- **EXERCISE AIM**
In the listing below, locate the lines that hold the string "collection". Copy those lines.

**** STORED ROWS ****

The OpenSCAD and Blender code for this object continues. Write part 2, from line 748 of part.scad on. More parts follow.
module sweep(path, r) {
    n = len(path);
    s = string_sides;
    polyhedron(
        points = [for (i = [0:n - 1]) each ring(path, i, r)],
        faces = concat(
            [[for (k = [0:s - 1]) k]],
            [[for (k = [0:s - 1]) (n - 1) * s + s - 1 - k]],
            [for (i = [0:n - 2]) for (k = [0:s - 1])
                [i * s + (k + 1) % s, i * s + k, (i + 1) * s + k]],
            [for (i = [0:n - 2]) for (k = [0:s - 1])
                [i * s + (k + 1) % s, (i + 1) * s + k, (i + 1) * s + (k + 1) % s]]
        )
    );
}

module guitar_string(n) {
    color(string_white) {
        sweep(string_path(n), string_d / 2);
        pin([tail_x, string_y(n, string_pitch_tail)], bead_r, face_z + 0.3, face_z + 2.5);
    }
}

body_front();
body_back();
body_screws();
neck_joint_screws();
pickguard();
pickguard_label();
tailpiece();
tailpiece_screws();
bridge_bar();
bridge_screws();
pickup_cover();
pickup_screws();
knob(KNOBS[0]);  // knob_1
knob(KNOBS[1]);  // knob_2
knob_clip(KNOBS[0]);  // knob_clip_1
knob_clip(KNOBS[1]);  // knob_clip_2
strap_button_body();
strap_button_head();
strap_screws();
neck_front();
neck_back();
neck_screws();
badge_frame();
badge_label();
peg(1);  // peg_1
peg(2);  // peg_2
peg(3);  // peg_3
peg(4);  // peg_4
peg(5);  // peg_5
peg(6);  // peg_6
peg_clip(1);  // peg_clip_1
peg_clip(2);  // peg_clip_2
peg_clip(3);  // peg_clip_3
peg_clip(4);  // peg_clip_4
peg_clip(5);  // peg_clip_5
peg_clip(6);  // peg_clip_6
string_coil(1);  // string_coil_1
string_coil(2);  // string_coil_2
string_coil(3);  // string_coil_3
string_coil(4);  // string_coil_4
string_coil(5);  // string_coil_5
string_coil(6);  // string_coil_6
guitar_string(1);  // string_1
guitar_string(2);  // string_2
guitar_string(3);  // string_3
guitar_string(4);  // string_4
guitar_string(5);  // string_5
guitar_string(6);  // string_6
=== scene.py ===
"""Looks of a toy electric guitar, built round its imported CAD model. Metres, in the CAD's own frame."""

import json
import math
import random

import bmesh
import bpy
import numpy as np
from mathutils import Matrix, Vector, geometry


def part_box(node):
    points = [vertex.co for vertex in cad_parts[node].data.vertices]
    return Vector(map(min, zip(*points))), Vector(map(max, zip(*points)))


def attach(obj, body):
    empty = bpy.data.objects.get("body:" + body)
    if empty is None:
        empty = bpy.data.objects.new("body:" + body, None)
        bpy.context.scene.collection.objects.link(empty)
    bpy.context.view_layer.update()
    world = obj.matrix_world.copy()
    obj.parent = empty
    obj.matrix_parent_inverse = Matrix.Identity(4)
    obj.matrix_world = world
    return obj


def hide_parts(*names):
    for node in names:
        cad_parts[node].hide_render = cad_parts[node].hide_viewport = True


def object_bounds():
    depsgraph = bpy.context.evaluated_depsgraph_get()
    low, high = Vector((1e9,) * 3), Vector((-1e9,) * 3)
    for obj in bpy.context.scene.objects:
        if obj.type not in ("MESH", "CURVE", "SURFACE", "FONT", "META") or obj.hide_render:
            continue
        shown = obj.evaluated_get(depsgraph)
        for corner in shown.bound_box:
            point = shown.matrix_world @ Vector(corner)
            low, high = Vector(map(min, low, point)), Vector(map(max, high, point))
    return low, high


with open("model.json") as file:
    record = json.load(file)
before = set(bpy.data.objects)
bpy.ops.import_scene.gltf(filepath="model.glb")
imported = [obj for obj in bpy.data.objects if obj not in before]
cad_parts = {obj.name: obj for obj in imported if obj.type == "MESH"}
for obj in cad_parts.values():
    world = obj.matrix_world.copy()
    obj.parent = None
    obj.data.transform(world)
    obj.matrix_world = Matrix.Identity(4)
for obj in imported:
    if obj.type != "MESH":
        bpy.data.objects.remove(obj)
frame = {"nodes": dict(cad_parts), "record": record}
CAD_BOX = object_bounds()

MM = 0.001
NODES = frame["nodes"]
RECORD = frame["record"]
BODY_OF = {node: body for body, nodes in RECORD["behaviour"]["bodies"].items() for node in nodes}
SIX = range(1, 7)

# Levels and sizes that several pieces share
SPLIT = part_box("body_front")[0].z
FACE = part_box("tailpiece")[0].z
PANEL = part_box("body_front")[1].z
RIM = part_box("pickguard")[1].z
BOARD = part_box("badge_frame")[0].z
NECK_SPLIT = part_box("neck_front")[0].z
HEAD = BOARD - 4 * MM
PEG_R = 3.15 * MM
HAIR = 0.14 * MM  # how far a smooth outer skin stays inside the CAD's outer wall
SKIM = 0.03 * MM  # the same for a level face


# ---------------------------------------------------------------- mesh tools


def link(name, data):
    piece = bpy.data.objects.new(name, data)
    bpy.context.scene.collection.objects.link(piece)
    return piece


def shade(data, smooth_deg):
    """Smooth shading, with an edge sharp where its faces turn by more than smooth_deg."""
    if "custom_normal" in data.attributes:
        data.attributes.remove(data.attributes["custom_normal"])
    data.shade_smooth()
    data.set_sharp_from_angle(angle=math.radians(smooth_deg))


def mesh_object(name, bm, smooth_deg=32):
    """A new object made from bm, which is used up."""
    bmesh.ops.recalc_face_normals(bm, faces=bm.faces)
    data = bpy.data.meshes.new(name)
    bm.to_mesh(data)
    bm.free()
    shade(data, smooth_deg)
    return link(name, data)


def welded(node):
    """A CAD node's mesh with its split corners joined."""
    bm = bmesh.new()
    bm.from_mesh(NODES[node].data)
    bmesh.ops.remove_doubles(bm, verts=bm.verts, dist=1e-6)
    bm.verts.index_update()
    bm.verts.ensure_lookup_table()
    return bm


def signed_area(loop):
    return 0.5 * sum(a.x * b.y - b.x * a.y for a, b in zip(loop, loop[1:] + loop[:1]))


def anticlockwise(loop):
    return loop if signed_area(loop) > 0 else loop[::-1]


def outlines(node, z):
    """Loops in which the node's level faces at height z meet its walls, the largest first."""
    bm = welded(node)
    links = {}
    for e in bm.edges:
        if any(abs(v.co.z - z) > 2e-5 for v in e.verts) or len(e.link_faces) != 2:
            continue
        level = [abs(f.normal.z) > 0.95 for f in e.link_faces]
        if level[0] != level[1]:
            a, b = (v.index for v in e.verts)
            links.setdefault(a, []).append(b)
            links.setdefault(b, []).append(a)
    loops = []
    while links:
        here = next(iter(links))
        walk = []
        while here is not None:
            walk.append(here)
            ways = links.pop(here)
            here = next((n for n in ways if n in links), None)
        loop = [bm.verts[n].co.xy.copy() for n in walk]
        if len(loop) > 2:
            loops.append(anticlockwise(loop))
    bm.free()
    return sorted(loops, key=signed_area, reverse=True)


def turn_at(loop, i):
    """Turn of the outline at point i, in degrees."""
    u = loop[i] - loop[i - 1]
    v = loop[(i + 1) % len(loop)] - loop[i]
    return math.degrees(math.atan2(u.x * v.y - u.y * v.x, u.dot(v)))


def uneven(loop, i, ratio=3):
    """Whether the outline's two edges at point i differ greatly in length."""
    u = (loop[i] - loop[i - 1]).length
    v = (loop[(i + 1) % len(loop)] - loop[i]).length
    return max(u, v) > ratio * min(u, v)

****
**** STORED ROWS ****

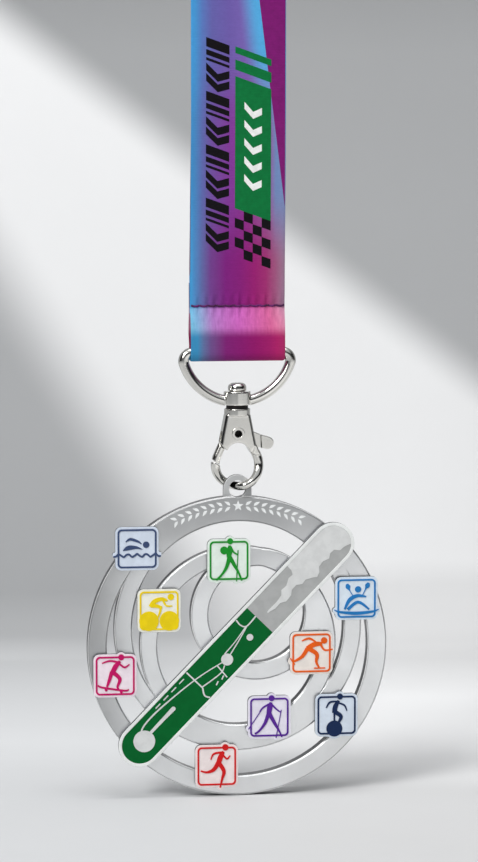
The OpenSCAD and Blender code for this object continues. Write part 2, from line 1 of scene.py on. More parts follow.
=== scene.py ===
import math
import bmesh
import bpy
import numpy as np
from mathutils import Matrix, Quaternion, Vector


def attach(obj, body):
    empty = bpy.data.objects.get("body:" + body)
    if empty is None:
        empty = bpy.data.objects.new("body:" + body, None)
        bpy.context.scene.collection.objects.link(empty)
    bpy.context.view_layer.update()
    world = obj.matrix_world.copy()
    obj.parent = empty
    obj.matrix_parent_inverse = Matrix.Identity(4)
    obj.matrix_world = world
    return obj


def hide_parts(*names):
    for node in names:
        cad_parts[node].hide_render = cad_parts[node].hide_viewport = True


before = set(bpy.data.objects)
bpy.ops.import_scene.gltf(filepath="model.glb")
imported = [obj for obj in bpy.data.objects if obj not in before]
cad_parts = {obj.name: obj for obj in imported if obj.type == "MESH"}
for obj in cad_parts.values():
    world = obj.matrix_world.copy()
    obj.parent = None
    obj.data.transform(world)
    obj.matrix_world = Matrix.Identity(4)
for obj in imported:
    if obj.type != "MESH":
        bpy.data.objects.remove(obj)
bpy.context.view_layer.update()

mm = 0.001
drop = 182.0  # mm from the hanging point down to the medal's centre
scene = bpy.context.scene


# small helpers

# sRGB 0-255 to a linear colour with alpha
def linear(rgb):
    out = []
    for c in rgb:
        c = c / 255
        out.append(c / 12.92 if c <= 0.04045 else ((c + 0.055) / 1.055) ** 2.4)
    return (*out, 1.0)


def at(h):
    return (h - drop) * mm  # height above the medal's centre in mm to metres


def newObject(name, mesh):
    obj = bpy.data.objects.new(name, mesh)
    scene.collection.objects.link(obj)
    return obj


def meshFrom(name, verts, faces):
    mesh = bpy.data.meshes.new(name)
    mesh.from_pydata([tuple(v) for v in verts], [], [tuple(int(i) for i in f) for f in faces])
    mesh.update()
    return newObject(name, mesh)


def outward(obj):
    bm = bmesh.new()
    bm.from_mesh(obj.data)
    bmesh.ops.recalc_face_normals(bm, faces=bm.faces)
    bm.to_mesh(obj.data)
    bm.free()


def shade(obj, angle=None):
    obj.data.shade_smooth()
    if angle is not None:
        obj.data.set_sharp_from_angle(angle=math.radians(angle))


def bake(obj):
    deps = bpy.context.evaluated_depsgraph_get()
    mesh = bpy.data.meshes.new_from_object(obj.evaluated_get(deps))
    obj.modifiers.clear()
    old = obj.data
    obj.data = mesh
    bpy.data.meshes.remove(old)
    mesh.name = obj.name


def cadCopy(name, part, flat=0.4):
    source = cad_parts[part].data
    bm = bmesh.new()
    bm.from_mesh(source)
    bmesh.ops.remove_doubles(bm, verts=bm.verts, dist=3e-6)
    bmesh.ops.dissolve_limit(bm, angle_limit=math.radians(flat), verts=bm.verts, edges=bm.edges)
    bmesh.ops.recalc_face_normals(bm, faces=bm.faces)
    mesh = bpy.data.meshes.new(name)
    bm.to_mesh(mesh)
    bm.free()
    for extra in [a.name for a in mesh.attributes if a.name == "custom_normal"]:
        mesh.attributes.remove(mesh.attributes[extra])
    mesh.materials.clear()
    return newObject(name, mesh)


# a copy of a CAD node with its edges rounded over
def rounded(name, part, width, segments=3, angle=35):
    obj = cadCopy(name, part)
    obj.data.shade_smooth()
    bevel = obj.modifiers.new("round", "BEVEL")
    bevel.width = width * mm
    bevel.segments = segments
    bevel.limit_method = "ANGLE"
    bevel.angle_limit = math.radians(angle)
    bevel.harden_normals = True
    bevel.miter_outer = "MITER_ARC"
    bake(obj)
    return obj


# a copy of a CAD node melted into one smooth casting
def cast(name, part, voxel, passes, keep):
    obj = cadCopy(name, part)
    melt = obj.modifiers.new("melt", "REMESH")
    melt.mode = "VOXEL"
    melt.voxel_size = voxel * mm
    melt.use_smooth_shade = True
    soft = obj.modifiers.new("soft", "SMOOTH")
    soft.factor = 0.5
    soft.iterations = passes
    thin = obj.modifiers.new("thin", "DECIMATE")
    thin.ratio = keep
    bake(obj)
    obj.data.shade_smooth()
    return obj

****

- **EXERCISE OUTPUT**
        bpy.context.scene.collection.objects.link(empty)
    bpy.context.scene.collection.objects.link(piece)
        bpy.context.scene.collection.objects.link(empty)
    scene.collection.objects.link(obj)